Une avancée pour la transparence
Selon Emélie Leduc, cette procédure a eu un effet positif concret. Depuis 2024, la municipalité a modifié ses pratiques. Le vote des subventions aux associations est désormais disjoint du vote global du budget. Cette séparation constitue, selon l'élue, « une réelle avancée en termes de risque de prise illégale d’intérêt ».
L'élue d'opposition conteste également la rhétorique du maire sur les "défaites judiciaires". Elle rappelle avoir remporté un précédent jugement contre la mairie concernant le non-respect du droit d'expression des élus minoritaires. « Cette décision rendue ce vendredi est donc ma première défaite et je l’accepte », précise-t-elle, marquant sa différence avec le maire qu'elle accuse de ne pas toujours respecter les décisions de justice.

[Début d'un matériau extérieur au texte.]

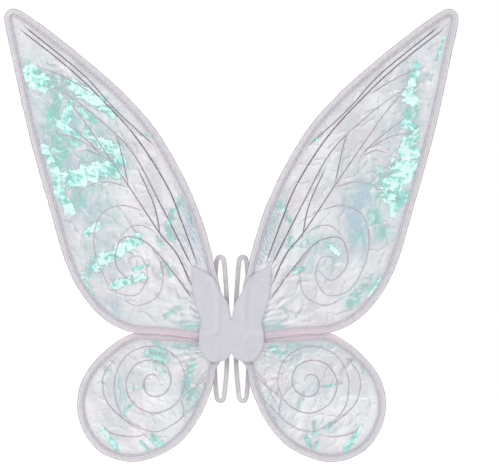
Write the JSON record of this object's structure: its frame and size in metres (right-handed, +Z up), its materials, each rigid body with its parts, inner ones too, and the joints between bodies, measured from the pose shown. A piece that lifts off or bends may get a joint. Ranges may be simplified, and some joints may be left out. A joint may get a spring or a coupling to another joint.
{
  "type": "fairy wings",
  "caption": "Dress-up fairy wings: iridescent film wings on wire frames, a felt butterfly hub that folds, and elastic shoulder loops.",
  "frame": {"origin": "middle of the strap keeper's face, the flat face that lies on the wearer's back", "axes": "+Z up as worn; +Y towards the wearer; +X to the viewer's right when the decorated side is seen"},
  "size_m": [0.576, 0.0155, 0.5757],
  "materials": {
    "film": "glossy",
    "casing": "satin",
    "wire": "satin",
    "tube": "matte",
    "felt": "matte",
    "elastic": "satin",
    "board": "matte",
    "wadding": "matte"
  },
  "bodies": {
    "centre": {"back_cover": "felt", "front_cover": "felt", "strap_keeper": "felt", "core_board": "board", "core_wadding": "wadding", "left_strap_leg": "elastic", "right_strap_leg": "elastic"},
    "left_wings": {"left_upper_wire": "wire", "left_upper_casing": "casing", "left_upper_film": "film", "left_upper_splice": "tube", "left_lower_wire": "wire", "left_lower_casing": "casing", "left_lower_film": "film", "left_lower_splice": "tube"},
    "right_wings": {"right_upper_wire": "wire", "right_upper_casing": "casing", "right_upper_film": "film", "right_upper_splice": "tube", "right_lower_wire": "wire", "right_lower_casing": "casing", "right_lower_film": "film", "right_lower_splice": "tube"},
    "left_strap": {"left_strap_loop": "elastic"},
    "right_strap": {"right_strap_loop": "elastic"}
  },
  "joints": [
    {"name": "left_wings_fold", "type": "hinge", "parent": "centre", "child": "left_wings", "pos_m": [-0.012, -0.004, 0], "axis": [0, 0, 1], "range_deg": [-10, 75], "deforming": ["front_cover", "back_cover"]},
    {"name": "right_wings_fold", "type": "hinge", "parent": "centre", "child": "right_wings", "pos_m": [0.012, -0.004, 0], "axis": [0, 0, -1], "range_deg": [-10, 75], "deforming": ["front_cover", "back_cover"]},
    {"name": "left_strap_swing", "type": "hinge", "parent": "centre", "child": "left_strap", "pos_m": [-0.0028, -0.0031, 0], "axis": [0, 0, -1], "range_deg": [-4, 78]},
    {"name": "right_strap_swing", "type": "hinge", "parent": "centre", "child": "right_strap", "pos_m": [0.0028, -0.0031, 0], "axis": [0, 0, 1], "range_deg": [-4, 78]}
  ]
}
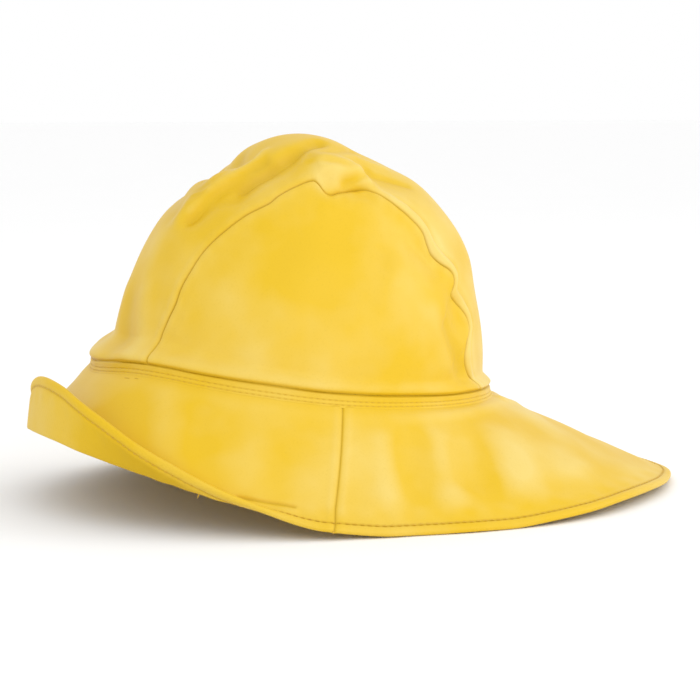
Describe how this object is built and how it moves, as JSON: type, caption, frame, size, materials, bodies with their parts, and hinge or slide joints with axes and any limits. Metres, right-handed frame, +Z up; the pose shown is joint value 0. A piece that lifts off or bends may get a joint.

Un climat politique toujours électrique
Cette bataille juridique est le reflet d'une atmosphère politique particulièrement tendue à Vallauris Golfe-Juan. La crise de 2023 a laissé des traces profondes et les relations entre la majorité et l'opposition sont marquées par une forte méfiance.
La communication offensive du maire sur les réseaux sociaux et la réponse argumentée de l'opposition montrent que chaque événement, y compris une décision de justice, est immédiatement utilisé dans l'arène politique. Les deux camps se positionnent déjà en vue des prochaines échéances électorales.
Le rejet de la requête par le tribunal administratif conforte la majorité municipale dans sa gestion, mais il ne met pas fin au débat de fond sur la gouvernance et la transparence. L'opposition, de son côté, continue de se poser en contre-pouvoir vigilant, prête à contester les décisions qu'elle estime contraires à l'intérêt général. La vie politique de la cité des Potiers promet de rester animée dans les mois à venir.